On 03/10/2016 11:19 AM, Jeroen Demeyer wrote:
> 
> Never having used conda, some quick questions in case you know the answer:
> 1) Does conda support the same operating systems as Sage?
> 2) Does conda deal with non-Python packages too?
> 3) Does conda support building packages in parallel?
> 
> Do you consider conda superior than the Sage package system? Do you know
> of problems that conda has but Sage doesn't?
> 

Someone recently pointed me at Conda thanks to an article I wrote. I
researched it for a few hours so that I could compare it to Gentoo
prefix (for the guy who pointed it out to me).

  1. Conda itself is cross-platform, but some packages don't support
     some platforms. No difference there.

  2. Conda can handle packages written in any language. For binaries,
     that's easy -- they just give you a binary and you run it. The
     story for source packages is a little more dubious.

  3. The build scripts for source installs are *very* rudimentary, so
     you can make individual packages build in parallel, but as far as
     I know it can't build two different packages simultaneously.

There are four main reasons a "package manager" will fail:

  a. It doesn't support building from source.

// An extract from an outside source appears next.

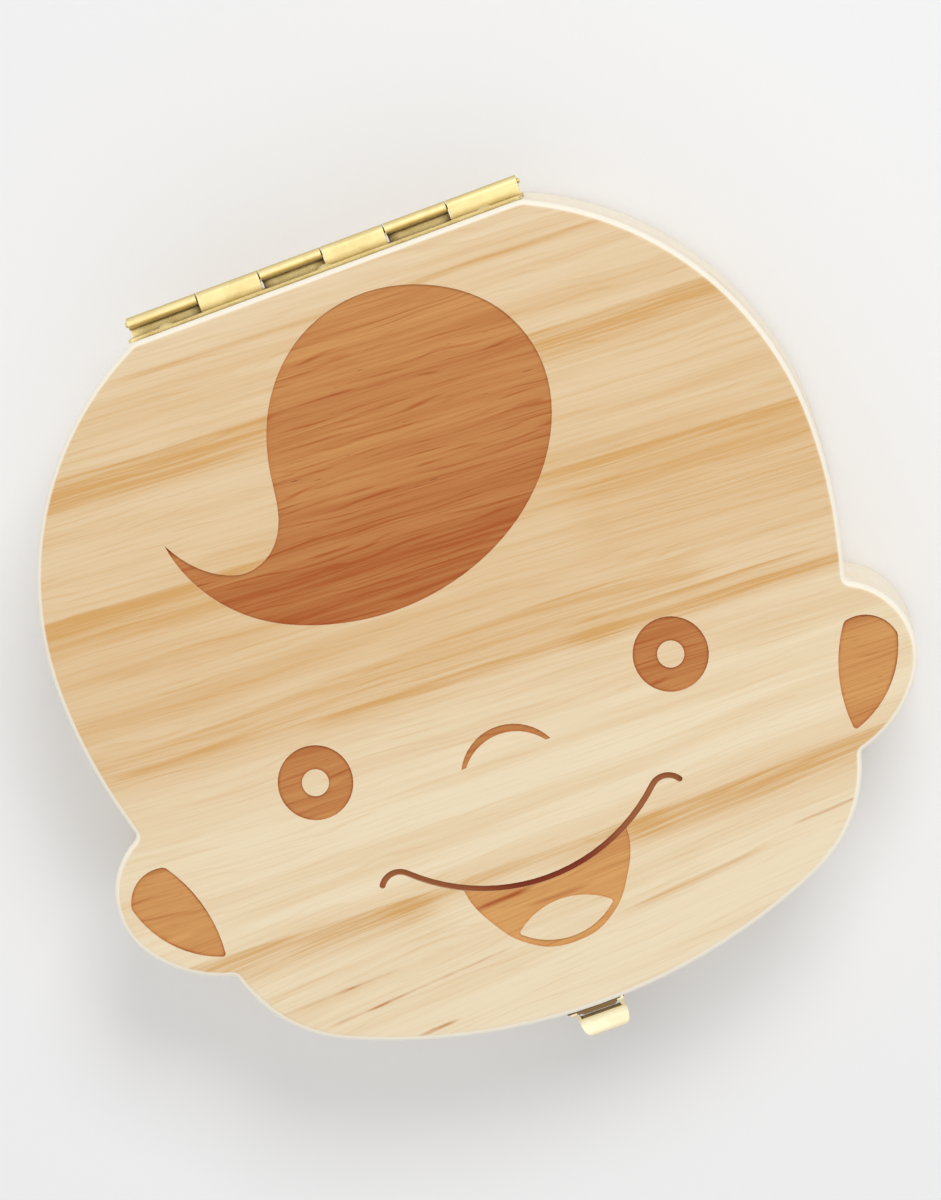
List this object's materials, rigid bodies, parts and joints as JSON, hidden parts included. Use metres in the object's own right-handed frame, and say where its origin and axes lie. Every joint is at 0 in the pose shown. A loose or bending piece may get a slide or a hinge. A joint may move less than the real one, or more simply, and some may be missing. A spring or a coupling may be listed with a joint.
{
  "type": "baby tooth box",
  "caption": "Wooden keepsake box shaped like a smiling baby's head, with a brass hinge at the crown, a swinging latch at the chin, tooth wells and a corked vial.",
  "frame": {"origin": "middle of the footprint on the surface that the box lies on", "axes": "+Z out of the engraved face, +Y towards the hinge at the top of the head, +X to the right of the face as a viewer sees it"},
  "size_m": [0.1248, 0.1256, 0.029],
  "materials": {
    "pine": "bare sanded pine with burnt-in engraving",
    "brass": "plated thin sheet, semi-bright",
    "glass": "clear",
    "cork": "natural cork"
  },
  "bodies": {
    "base": {"base_block": "pine", "hinge_leaf_base": "brass", "hinge_nails_base": "brass", "hinge_pin": "brass", "catch_plate": "brass", "catch_nails": "brass", "lanugo_vial": "glass", "vial_cork": "cork"},
    "lid": {"lid_board": "pine", "hinge_leaf_lid": "brass", "hinge_nails_lid": "brass", "latch_plate": "brass", "latch_nails": "brass", "latch_pin": "brass"},
    "flap": {"latch_flap": "brass"}
  },
  "joints": [
    {"name": "lid_hinge", "type": "hinge", "parent": "base", "child": "lid", "pos_m": [-0.0005, 0.06187, 0.01865], "axis": [-1, 0, 0], "range_deg": [0, 180]},
    {"name": "latch_swing", "type": "hinge", "parent": "lid", "child": "flap", "pos_m": [-0.0011, -0.05722, 0.02], "axis": [-1, 0, 0], "range_deg": [-26, 134]}
  ]
}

  b. It bundles all of its dependencies.

  c. It only works with one language.

  d. It's tied to one platform.

Conda more or less passes all four, and there are only two other systems
(Nix and Gentoo prefix) that do. Its main issue is that all of the build
scripts are incredibly naive. For example, the source-based install
routing for PostgreSQL is,

https://github.com/conda/conda-recipes/blob/master/postgresql-9.3/build.sh

It also has few packages compared to Nix or Gentoo. Building packages
from source is complicated, and there are a ton of corner cases and
weird features that you need to support. It also quickly becomes
necessary to have some way of sharing code.

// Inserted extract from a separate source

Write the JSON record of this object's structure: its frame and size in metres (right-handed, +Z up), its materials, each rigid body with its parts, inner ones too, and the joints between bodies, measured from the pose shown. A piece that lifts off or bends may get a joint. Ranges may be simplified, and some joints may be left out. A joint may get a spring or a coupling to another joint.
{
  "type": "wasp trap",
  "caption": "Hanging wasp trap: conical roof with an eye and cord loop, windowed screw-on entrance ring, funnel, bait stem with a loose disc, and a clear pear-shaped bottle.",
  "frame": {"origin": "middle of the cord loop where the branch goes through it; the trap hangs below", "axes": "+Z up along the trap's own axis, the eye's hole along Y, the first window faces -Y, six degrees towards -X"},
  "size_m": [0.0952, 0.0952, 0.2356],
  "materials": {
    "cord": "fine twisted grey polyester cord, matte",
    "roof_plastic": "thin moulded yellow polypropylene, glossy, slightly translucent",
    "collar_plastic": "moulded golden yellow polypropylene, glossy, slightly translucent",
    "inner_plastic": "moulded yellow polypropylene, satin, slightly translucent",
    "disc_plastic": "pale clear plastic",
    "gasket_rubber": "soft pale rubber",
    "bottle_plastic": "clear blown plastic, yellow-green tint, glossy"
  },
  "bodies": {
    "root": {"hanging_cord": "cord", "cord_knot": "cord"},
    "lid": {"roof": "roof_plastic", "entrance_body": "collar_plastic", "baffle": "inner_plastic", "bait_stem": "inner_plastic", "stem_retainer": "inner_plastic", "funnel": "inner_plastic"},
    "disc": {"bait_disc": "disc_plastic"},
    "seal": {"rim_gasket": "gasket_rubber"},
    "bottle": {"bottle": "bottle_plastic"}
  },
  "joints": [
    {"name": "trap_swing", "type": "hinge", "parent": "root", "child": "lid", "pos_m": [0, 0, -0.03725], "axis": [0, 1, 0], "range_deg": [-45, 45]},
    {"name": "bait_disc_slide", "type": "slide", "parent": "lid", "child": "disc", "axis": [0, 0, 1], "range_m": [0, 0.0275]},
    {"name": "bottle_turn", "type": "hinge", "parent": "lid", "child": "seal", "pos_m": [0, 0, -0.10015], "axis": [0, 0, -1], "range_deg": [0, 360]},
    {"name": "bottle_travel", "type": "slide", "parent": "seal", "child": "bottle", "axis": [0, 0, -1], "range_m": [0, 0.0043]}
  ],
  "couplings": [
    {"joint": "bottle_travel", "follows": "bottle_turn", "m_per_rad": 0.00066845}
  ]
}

A lot of very smart people have put a lot of time into thinking about
these things and https://dev.gentoo.org/~ulm/pms/head/pms.html is the
result. If you try to start a new source-based package manager, you're
only going to be making mistakes that somebody else already made ten
years ago.

So the tl;dr is, Conda looks promising because they haven't made any of
the stupid mistakes (a) - (d) that immediately doom a package manager.
But they're still 15 years behind. Why start over?